Maybe you think it’s because he was graded on a special curve because he was new to national politics. Or maybe you think it’s because the public didn’t consider Trump’s gaffes to be “gaffes”—but rather deliberate, strategically-executed lies. It’s possible that either or both of these explanations is true in some part. But it seems more likely that voters just don’t mind gaffes the way political strategists do if—and this is the key—they decide that at base, they like the candidate.
George W. Bush won two presidential elections and he was a gaffe machine. Remember his comment that “Too many OBY-GYNs aren’t able to practice their love with women all across this country?” Or “Rarely is the question asked: Is our children learning?” Or “Fool me once, shame on . . . shame on you. Fool me—you can’t get fooled again?” Bush was ripe for mockery from his opponents—as is Biden.
But everyone starts out with 40 percent of the country voting against them. The real variable is what the other 60 percent think. And when this mass of the voters just likes the candidate, then they’re willing to overlook lots (and lots) of verbal mistakes.
On spec, the 2008 version of Barrack Obama is a candidate you would have expected to never gaffe: Columbia and Harvard, obviously smart, a former law school lecturer. And even so, he had his share of verbal missteps. I know, because I worked at the Republican National Committee at the time and was the person responsible for ginning up online mockery of Obama for these gaffes, mostly to knock him off his actual (winning) message and force his team to waste time on stupid stuff that wouldn’t move the needle. (Whereas executing his actual strategy did.)
Some favorites: Obama said he’d been to “57 states” as part of his campaign. He confused Sioux City and Sioux Falls. He claimed to have seen astronauts come ashore in Hawaii as a child. (If he meant the Apollo 11 crew and in person, it doesn’t seem to have happened—they landed 825 nautical miles southwest of Hawaii and then went aboard a carrier and exited in Houston.) I even recall Obama starting a rally in Texas making reference to a “siesta” when he clearly meant a “fiesta” (maybe it was bad audio, but that’s how I heard it).
Mind you, some gaffes do hurt. Trump’s comments in the aftermath of Charlottesville still haunt his poll numbers. Obama’s “bitter clingers” comments hurt him down the stretch in the Democratic primaries as he got pounded in the rust belt. Maybe the rule is that the gaffes that hurt are the ones where you mistakenly let your true feelings out.
But even those two major mistakes did ultimately did less damage than most of us thought they would at the time. And here’s another lesson: It’s probably because, in both of those cases, the politicians leaned into them and didn’t get down into a defensive crouch. One basic truth of politics that Trump has intuited from the start—and that Obama and Bush generally adhered to—is that you don’t apologize. Not ever. Misspeaking or saying stupid/inadvisable stuff is bound to happen. It’s survivable.

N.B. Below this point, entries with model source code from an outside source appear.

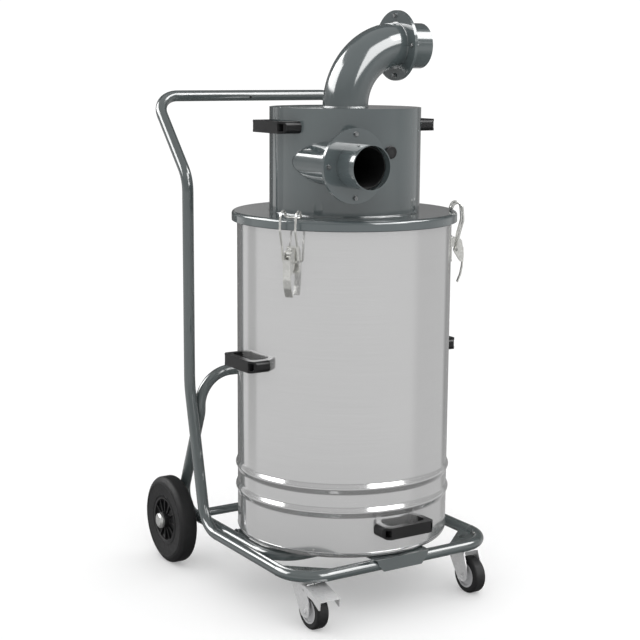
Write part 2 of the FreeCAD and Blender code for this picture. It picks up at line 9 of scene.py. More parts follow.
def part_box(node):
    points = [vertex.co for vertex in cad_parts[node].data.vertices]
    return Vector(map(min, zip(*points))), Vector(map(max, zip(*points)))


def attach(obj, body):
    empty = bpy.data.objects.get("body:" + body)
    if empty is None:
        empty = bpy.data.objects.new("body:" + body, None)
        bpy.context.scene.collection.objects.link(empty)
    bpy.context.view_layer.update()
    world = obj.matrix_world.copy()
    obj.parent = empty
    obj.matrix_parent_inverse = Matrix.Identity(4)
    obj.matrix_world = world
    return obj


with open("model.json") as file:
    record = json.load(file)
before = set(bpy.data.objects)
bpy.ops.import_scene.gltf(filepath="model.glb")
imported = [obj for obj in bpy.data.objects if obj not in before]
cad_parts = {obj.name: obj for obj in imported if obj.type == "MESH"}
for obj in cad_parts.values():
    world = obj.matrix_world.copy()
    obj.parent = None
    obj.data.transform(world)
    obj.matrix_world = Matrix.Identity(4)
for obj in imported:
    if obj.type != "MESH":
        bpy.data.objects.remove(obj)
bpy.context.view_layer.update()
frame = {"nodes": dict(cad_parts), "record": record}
NODES = frame["nodes"]
scene = bpy.context.scene
random.seed(7)

# The CAD frame's origin is under the middle of the whole part; the drum's axis
# is this far from it along Y (the drum bottom is centred on that axis).
b0, b1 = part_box("drum_bottom")
YS = (b0.y + b1.y) / 2.0


def P(x, y, z):
    """Drum-axis millimetres to row-frame metres."""
    return Vector((x / 1000.0, y / 1000.0 + YS, z / 1000.0))


# ------------------------------------------------------------------ materials
class Nodes:
    """Small helper round one material's node tree."""

    def __init__(self, name):
        self.mat = bpy.data.materials.new(name)
        self.mat.use_nodes = True
        self.t = self.mat.node_tree
        self.t.nodes.clear()
        self.out = self.t.nodes.new("ShaderNodeOutputMaterial")
        self.b = self.t.nodes.new("ShaderNodeBsdfPrincipled")
        self.t.links.new(self.b.outputs[0], self.out.inputs[0])
        self.co = self.t.nodes.new("ShaderNodeTexCoord").outputs["Object"]

    def set(self, **kw):
        names = {"color": "Base Color", "rough": "Roughness", "metal": "Metallic", "ior": "IOR", "coat": "Coat Weight",
                 "coat_rough": "Coat Roughness", "coat_ior": "Coat IOR", "spec": "Specular IOR Level", "sheen": "Sheen Weight",
                 "sheen_rough": "Sheen Roughness", "aniso": "Anisotropic"}
        for k, v in kw.items():
            s = self.b.inputs[names[k]]
            s.default_value = (*v, 1.0) if k == "color" else v

    def link(self, a, b):
        self.t.links.new(a, b)

    def scaled(self, sx, sy, sz):
        m = self.t.nodes.new("ShaderNodeMapping")
        m.inputs["Scale"].default_value = (sx, sy, sz)
        self.link(self.co, m.inputs["Vector"])
        return m.outputs[0]

    def noise(self, scale, detail=2.0, rough=0.5, co=None, distortion=0.0):
        n = self.t.nodes.new("ShaderNodeTexNoise")
        n.inputs["Scale"].default_value = scale
        n.inputs["Detail"].default_value = detail
        n.inputs["Roughness"].default_value = rough
        n.inputs["Distortion"].default_value = distortion
        self.link(co if co is not None else self.co, n.inputs["Vector"])
        return n.outputs["Fac"]

    def voronoi(self, scale, co=None, feature="F1"):
        n = self.t.nodes.new("ShaderNodeTexVoronoi")
        n.feature = feature
        n.inputs["Scale"].default_value = scale
        self.link(co if co is not None else self.co, n.inputs["Vector"])
        return n

    def ramp(self, fac, stops):
        r = self.t.nodes.new("ShaderNodeValToRGB")
        e = r.color_ramp.elements
        while len(e) < len(stops):
            e.new(0.5)
        for i, (p, c) in enumerate(stops):
            e[i].position = p
            e[i].color = (*c, 1.0) if isinstance(c, tuple) else (c, c, c, 1.0)
        self.link(fac, r.inputs[0])
        return r.outputs[0]

    def remap(self, fac, a, b, c, d):
        m = self.t.nodes.new("ShaderNodeMapRange")
        for k, v in (("From Min", a), ("From Max", b), ("To Min", c), ("To Max", d)):
            m.inputs[k].default_value = v
        self.link(fac, m.inputs["Value"])
        return m.outputs[0]

    def math(self, op, a, b):
        m = self.t.nodes.new("ShaderNodeMath")
        m.operation = op
        for i, v in enumerate((a, b)):
            if isinstance(v, (int, float)):
                m.inputs[i].default_value = v
            else:
                self.link(v, m.inputs[i])
        return m.outputs[0]

    def mix(self, fac, a, b):
        m = self.t.nodes.new("ShaderNodeMix")
        m.data_type = "RGBA"
        for s, v in ((m.inputs[0], fac), (m.inputs[6], a), (m.inputs[7], b)):
            if isinstance(v, tuple):
                s.default_value = (*v, 1.0)
            elif isinstance(v, (int, float)):
                s.default_value = v
            else:
                self.link(v, s)
        return m.outputs[2]

    def bump(self, height, strength, distance, normal=None):
        n = self.t.nodes.new("ShaderNodeBump")
        n.inputs["Strength"].default_value = strength
        n.inputs["Distance"].default_value = distance
        self.link(height, n.inputs["Height"])
        if normal is not None:
            self.link(normal, n.inputs["Normal"])
        return n.outputs[0]

    def normal(self, n):
        self.link(n, self.b.inputs["Normal"])
        if "Coat Normal" in self.b.inputs:
            self.link(n, self.b.inputs["Coat Normal"])


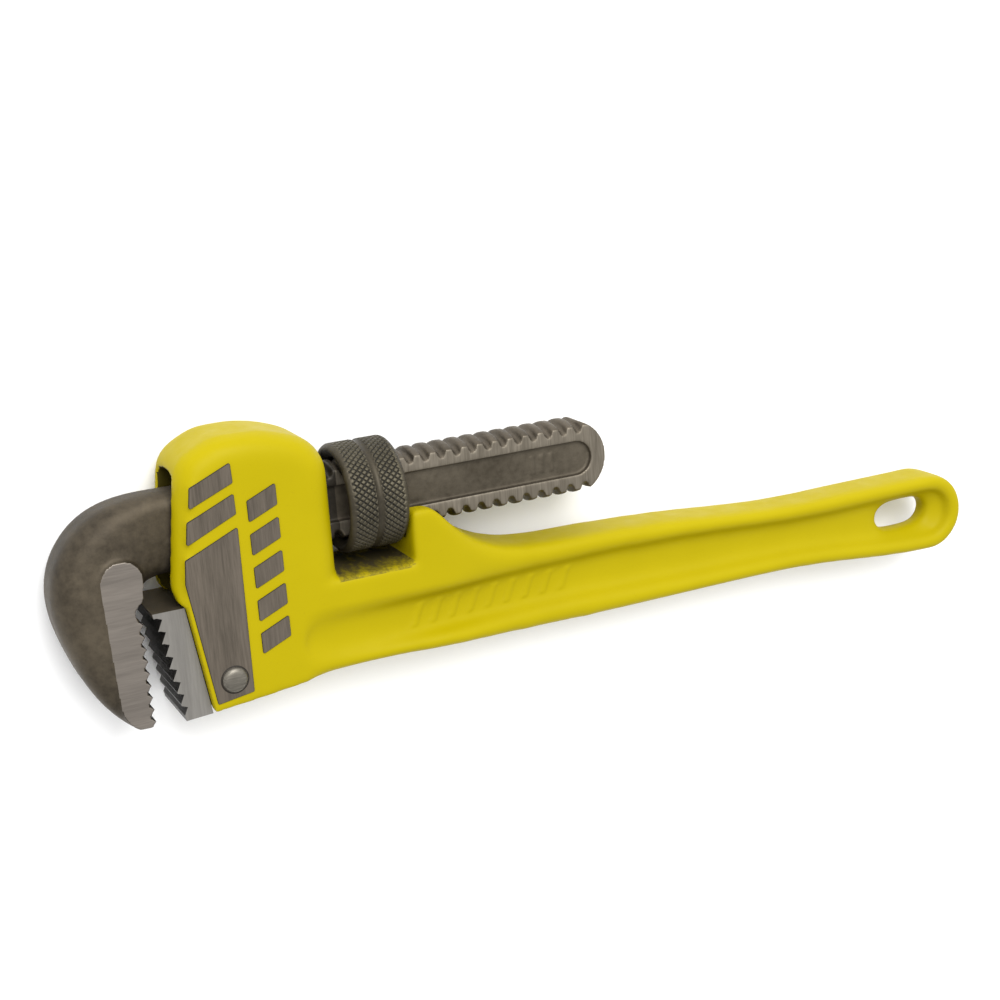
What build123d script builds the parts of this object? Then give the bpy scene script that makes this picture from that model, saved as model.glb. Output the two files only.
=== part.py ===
"""Pipe wrench, 14 inch size: cast handle, two toothed jaws, knurled nut and springs.

Sketches are drawn in a working frame: X along the jaw shank towards the handle end, Y across
the handle towards the housing crown, Z across the thickness, origin on the shank axis in the
middle of the nut. Finished parts are moved so that the wrench lies on Z = 0, centred on the
origin.
"""
from build123d import *
import os

# Overall sizes
BODY_HALF = 14.2            # half thickness of the housing
NUT_R = 16.25               # knurled radius, the widest point of the wrench
HOOK_LEFT = -93.7           # back of the hook jaw
HANDLE_RIGHT = 216.5        # end of the handle
CROWN_TOP = 26.3            # top of the housing
GRIP_LOW = -55.75           # lowest point of the handle end

# Jaw shank and thread (5 threads per inch, single start, right hand)
PITCH = 5.08
SHANK_R = 11.7              # thread crest radius
SHANK_HALF = 6.2            # half thickness of the flat shank
SHANK_START, SHANK_END = -50.0, 78.6
ROOT_R = 9.9                # thread root radius
GROOVE_TOP = 3.1            # groove width at the crest
GROOVE_ROOT = 1.5           # groove width at the root
THREAD_PHASE = 18.26        # X of a groove centre on the +Y edge
THREAD_TURNS = range(-6, 11)
PANEL_HALF = 5.3            # half height of the shank pocket
PANEL_DEPTH = 1.6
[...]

Being perceived as weak is not.
Which is one reason Biden advisers who want to hide the candidate aren’t helping their client. If a candidate curtails his public appearances, he looks weak.
But the candidate who pulls back on public appearances also risks looking overly scripted, controlled, and animatronic. While gaffing serves to make him look more human. It’s axiomatic that the winner of our quaderennial presidential contests tends to be the guy you’d rather have a beer with. That’s held true in every contest at least since 1980. (With the possible exception of 2008; your mileage may vary.)
You couldn’t have a real beer with Biden (or Trump, for that matter), but the fact that these big, powerful, rich, and very important men flub their words with some regularity probably helps convey that they are guys you could bond with over an ice cream cone, or a Filet O Fish, or a cheeseburger pizza.
Biden’s team should understand that this fact is actually the core of their candidate’s appeal—and he should lean into it, not away from it.
Precious few people in 2020 are voting for the “best professor” or “best aligner of management and shareholder value” or even “candidate most in line with me philosophically.” Presidential politics has always been a personality contest. And personality is what Joe Biden has in spades.
He and his team should embrace it. Gaffes and all.